Next-gen MacBook Pro to shine brighter with new backlight tech

2456

Comments

  • Reply 21 of 101
    I'm pretty sure the price will remain the same, even if it does cost Apple a bit more at first. The backlight certainly isn't the most expensive component in a notebook.



    I'm really hoping this makes it to the MacBook line sooner rather than later. I'd hate to go shopping in the spring, pick up what's on offer, and find out that the update 6 months later has a much better screen and runs for half an hour longer in real-world use.
  • Reply 22 of 101
    addaboxaddabox Posts: 12,660member
    Quote:
    Originally Posted by Booga View Post


    Current technology LEDs use about 1/4 the power of fluorescent, or 1/10 the power of incandescent light for the same brightness. However, white-light LEDs also use a phosphor that will probably eventually fade over time (they are essentially blue LEDs that make the phosphor glow white). In addition, the newer generation of LEDs just coming on the market are a lot cheaper to produce but don't last nearly as long (perhaps 10x incandescent, but not "forever" like old-style LEDs).

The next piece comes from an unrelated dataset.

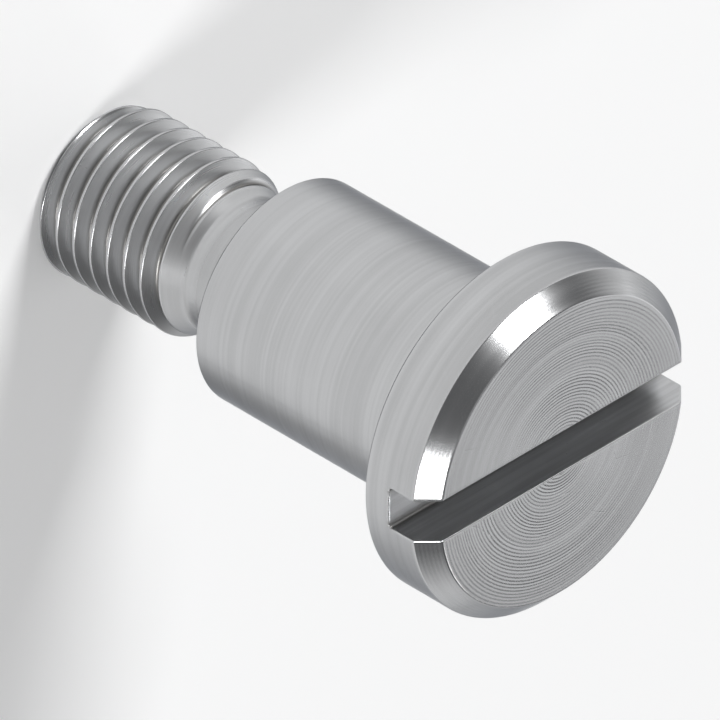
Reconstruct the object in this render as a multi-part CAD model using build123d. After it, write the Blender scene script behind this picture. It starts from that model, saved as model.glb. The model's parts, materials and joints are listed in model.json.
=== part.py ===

    So the trend is for LEDs to get much cheaper to produce in exchange for sacrificing a little of their lifetime, but not their efficiency.



    The Luxeon series from Lumileds (bought a while back by Phillips) claim 70% brightness at 50,000 hrs. That might not be "forever" but it'll do for now.
  • Reply 23 of 101
    I hate to rain on this back-slapping party, but I must admit to being rather stunned by the self-referential nature of the conversation here -- if someone came in from the outside (say, PC) world, they would be laughing out loud over the excitement amongst a handful of digiterati over a (supposedly) brighter screen.



    That is, I suppose, the good and the bad about Apple.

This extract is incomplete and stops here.